Many tech salesmen have been hawking Multi-Party Computation (MPC) as the magic fix. But MPC typically chops keys up in software and stashes the pieces in the cloud, which to some regulators still looks like you've left your front door wide open. Ledger is pitching its hardware-first model as the sober alternative, arguing that high-value assets deserve a root of trust you can actually drop on your foot.
This new solution follows a 'Bring Your Own Signer' philosophy, cleanly splitting the signing layer from the governance engine. The signing part lives entirely on a physical Hardware Security Module (HSM) installed in the client's own data center. The institution or their chosen tech handyman handles buying and setting up the HSM, ensuring they have exclusive physical custody—no sharing.
Meanwhile, the brainy stuff—governance and orchestration—remains hosted in Ledger Enterprise's French fortress. Ledger runs the complex backend services that institutions would rather not build, like blockchain node connectivity, API management, multi-chain sync, and a full governance rules engine for approving transactions. Think of it as outsourcing the hard work but keeping the seed phrase in your own safe.
This split-personality model gives clients full key control without forcing them to become blockchain DevOps experts overnight. Institutions keep the keys on-premise, while Ledger provides the operational engine that connects those keys to blockchains at scale—a classic case of "you handle the treasure, we'll handle the map."
The shift from software-centric models to hardware-anchored setups shows how big institutions are rethinking cryptographic sovereignty. MPC is flexible, but it often lacks a physically verifiable root of trust. When keys are fractured across virtualized environments, regulators might still wonder who's really in charge, audit trail be damned.
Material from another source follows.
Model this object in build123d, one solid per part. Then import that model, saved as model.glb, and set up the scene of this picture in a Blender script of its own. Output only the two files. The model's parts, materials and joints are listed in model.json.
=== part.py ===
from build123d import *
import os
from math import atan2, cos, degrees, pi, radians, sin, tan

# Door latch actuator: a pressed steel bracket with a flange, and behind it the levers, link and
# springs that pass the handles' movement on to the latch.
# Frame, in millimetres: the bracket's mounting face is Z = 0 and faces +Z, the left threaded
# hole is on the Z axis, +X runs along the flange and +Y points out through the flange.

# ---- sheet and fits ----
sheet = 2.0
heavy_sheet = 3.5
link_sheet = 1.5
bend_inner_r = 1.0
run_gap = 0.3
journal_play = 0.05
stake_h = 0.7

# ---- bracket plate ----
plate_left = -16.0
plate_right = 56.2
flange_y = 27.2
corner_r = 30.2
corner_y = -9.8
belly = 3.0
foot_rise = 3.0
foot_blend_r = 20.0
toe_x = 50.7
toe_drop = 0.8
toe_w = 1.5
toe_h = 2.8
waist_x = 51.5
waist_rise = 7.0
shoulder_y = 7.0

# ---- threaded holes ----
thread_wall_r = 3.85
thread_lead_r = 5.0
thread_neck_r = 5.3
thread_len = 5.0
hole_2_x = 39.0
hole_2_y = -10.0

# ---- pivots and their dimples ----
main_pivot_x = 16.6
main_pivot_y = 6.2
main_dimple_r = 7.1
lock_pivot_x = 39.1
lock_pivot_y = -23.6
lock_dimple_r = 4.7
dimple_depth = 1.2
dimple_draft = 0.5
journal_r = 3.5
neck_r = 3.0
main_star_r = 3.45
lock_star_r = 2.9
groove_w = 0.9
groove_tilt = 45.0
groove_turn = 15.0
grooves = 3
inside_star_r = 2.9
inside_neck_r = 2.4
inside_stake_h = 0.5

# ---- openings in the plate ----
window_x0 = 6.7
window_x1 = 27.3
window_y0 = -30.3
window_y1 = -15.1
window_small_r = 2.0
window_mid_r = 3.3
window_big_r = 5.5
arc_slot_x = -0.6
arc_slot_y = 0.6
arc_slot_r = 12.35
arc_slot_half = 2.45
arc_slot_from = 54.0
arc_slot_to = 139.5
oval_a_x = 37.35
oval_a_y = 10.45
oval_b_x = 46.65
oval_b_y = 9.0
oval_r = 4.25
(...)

By parking the signer layer in a physical HSM on-site, Ledger Enterprise plants that root of trust in a piece of hardware an institution can touch, test, and certify under its own draconian security protocols. The goal is to sidestep the vulnerabilities of purely software-based key management, especially in the sprawling, shared reality of cloud setups.
This hardware-first approach is like catnip for stablecoin issuers and central banks running CBDC pilots, where jurisdictional control over keys is as non-negotiable as a gas fee on a busy network. For these players, being able to prove the core signing process never left their internal security perimeter is a massive regulatory flex.
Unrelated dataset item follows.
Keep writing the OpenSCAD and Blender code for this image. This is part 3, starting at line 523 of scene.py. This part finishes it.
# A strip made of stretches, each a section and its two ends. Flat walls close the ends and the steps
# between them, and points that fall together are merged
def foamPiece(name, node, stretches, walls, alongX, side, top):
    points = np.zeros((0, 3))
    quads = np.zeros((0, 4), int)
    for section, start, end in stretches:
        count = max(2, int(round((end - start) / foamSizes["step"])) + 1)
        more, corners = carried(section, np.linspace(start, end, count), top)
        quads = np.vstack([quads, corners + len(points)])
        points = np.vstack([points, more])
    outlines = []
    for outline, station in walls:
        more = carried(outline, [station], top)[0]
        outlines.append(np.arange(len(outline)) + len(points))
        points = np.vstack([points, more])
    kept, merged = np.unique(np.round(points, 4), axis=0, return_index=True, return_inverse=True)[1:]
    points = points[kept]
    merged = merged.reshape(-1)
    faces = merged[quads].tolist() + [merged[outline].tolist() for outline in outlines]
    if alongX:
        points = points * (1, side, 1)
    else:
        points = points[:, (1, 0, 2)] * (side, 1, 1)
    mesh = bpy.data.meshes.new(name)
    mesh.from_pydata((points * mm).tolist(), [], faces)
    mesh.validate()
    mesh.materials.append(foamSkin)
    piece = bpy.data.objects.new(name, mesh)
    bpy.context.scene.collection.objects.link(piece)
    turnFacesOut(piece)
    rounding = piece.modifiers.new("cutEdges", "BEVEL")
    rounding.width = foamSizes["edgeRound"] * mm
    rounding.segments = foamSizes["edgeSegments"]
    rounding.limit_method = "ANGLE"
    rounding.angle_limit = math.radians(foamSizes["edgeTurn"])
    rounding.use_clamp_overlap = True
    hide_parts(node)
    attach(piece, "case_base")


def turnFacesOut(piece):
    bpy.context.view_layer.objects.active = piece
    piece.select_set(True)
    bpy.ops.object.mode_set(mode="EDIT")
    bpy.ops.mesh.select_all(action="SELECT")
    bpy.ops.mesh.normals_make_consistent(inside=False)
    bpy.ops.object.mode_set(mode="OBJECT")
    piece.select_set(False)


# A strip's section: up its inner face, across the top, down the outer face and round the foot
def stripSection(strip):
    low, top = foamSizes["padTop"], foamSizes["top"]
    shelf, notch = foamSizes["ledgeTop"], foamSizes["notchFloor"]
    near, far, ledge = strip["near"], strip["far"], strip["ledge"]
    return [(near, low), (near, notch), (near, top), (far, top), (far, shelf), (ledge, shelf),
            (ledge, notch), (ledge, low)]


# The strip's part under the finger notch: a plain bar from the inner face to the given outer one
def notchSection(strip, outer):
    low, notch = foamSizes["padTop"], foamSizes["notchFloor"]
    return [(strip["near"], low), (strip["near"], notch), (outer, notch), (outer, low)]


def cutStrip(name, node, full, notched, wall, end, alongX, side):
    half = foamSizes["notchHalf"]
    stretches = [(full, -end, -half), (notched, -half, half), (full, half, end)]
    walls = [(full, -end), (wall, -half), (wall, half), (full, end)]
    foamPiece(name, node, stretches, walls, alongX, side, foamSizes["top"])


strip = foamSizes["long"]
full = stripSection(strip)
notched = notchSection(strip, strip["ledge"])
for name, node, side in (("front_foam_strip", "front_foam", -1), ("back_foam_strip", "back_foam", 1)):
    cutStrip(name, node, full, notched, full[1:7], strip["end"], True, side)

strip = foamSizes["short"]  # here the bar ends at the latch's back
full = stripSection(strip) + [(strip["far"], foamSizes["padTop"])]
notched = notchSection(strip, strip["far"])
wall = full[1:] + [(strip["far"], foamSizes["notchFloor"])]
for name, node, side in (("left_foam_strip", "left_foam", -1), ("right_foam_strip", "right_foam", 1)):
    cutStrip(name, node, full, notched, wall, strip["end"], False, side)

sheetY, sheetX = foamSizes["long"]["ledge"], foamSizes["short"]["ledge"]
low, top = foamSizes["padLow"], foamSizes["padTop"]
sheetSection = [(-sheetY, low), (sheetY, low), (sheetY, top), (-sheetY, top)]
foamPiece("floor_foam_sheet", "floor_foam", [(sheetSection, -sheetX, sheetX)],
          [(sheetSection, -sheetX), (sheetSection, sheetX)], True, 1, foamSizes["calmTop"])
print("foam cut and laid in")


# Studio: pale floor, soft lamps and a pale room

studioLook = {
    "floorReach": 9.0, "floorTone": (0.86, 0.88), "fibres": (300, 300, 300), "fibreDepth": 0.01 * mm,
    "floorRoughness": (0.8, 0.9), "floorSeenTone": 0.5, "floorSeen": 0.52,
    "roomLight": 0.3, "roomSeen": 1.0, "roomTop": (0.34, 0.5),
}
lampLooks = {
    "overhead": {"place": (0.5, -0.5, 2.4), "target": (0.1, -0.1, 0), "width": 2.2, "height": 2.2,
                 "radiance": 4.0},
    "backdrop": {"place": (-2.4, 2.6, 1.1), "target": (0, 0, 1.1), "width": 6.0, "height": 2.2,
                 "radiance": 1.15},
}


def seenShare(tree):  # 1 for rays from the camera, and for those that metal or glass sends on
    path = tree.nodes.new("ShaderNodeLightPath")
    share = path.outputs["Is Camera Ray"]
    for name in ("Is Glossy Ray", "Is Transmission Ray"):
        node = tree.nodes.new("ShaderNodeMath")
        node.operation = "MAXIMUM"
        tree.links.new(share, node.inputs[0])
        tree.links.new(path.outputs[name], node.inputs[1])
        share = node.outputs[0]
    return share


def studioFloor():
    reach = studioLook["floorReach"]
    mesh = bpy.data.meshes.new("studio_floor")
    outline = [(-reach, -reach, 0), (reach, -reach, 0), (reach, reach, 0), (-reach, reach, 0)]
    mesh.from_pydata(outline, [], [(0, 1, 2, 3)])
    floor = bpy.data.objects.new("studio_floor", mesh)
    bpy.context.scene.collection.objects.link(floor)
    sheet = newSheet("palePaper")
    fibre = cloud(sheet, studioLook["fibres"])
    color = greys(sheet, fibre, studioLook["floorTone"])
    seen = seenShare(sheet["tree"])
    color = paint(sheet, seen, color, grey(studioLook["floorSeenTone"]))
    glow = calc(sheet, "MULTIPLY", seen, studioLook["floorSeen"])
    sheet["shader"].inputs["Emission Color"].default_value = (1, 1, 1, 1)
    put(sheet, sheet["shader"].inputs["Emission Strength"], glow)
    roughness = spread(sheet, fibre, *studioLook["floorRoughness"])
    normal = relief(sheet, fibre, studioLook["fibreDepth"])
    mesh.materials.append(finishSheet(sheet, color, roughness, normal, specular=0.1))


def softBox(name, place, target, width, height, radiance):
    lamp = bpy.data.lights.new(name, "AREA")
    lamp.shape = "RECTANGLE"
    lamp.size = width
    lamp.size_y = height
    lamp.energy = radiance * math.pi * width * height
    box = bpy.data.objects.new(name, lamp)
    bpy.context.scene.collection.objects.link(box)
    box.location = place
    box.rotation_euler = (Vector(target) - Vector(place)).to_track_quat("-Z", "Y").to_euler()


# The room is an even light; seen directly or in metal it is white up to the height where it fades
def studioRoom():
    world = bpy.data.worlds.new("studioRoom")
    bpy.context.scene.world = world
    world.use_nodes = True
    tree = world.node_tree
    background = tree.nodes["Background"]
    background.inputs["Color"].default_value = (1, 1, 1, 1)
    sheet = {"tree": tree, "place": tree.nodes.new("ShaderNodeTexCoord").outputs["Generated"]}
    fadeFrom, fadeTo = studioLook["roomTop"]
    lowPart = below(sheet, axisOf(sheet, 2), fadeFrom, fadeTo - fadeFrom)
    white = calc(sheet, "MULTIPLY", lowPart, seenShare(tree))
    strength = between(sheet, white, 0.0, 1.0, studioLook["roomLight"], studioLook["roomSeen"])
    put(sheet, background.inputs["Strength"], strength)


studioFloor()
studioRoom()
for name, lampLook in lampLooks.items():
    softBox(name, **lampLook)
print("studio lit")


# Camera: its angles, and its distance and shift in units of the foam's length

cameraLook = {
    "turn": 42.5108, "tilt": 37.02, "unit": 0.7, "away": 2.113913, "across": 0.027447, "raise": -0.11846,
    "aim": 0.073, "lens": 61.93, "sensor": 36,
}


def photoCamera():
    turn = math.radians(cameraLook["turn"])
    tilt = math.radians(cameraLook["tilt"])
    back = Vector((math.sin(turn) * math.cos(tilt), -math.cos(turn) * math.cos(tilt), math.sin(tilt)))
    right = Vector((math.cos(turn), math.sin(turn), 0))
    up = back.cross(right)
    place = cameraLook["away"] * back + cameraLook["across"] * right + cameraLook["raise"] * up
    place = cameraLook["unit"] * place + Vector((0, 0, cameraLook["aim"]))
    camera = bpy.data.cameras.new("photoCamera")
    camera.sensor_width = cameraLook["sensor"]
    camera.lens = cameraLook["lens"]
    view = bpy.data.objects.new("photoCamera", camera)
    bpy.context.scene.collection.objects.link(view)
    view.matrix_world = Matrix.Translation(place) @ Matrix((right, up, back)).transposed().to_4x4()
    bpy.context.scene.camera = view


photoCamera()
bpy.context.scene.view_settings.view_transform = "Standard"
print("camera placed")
Operational clarity at scale is a key design goal. Ledger's architecture uses Personal Secure Devices (PSDs) for strong human authentication. Every transaction requires a physical approval on a PSD after the operator checks the details, reinforcing a 'what you see is what you sign' experience—or as we call it in crypto, a miracle.
This interaction model is built to secure internal workflows against phishing, misrouting, or social engineering. By tethering user actions to physical confirmation steps, the system aims to cut down on both external attacks and internal whoopsies. It scales the principles familiar to millions of Ledger retail users up to institutional deployments, where a mistake costs more than a regrettable ape JPEG.
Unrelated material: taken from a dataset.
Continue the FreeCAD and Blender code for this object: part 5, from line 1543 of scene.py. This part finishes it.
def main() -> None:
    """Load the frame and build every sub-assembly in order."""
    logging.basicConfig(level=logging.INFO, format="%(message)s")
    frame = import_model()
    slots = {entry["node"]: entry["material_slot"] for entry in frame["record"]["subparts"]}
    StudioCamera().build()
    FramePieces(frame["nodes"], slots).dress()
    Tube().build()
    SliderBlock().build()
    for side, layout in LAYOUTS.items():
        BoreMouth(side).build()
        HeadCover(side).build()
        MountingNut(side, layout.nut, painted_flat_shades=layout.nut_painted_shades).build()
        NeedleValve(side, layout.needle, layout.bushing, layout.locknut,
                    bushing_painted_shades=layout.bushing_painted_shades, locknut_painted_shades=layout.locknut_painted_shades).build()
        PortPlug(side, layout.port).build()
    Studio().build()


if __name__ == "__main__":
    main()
The technical build for Phase One of this HSM On-Premise product is slated to wrap up by the end of May 2026. Initial client integrations are expected to kick off in June 2026, giving early adopters a nice long runway to prep their infrastructure, compliance reviews, and internal processes—because nothing in TradFi moves at blockchain speed.
Ledger is currently in talks with global banks, regulated custodians, and stablecoin issuers to plot custom rollout paths. Institutions that already run their own HSM infrastructure can explore how to plug that existing hardware stack into the Ledger Enterprise platform without having to tear up their old security playbooks.
The Ledger HSM model is being pitched as the ultimate compliance hack: a way to align modern digital asset operations with archaic data residency rules, without giving up scalability or governance tools. It’s sovereignty with training wheels.
Through this launch, Ledger Enterprise aims to set a new benchmark for institutions that must prove absolute control over their cryptographic keys while still playing in the global blockchain sandbox. The decoupled design tries to reconcile two priorities that have long been at war: regulatory-grade sovereignty and cloud-era efficiency.
As Phase One nears completion and integrations start in mid-2026, the platform will be stress-tested by central banks, sovereign funds, and major custodians operating under the world's tightest rules. Their adoption journeys will likely shape how digital asset security architectures are built for years to come—for better or for worse.
In summary, by marrying on-premise signing with hosted governance services, Ledger is positioning its enterprise stack as the bridge between traditional financial compliance—a world of paperwork and pain—and the fast-evolving, unforgiving world of blockchain-based value transfer.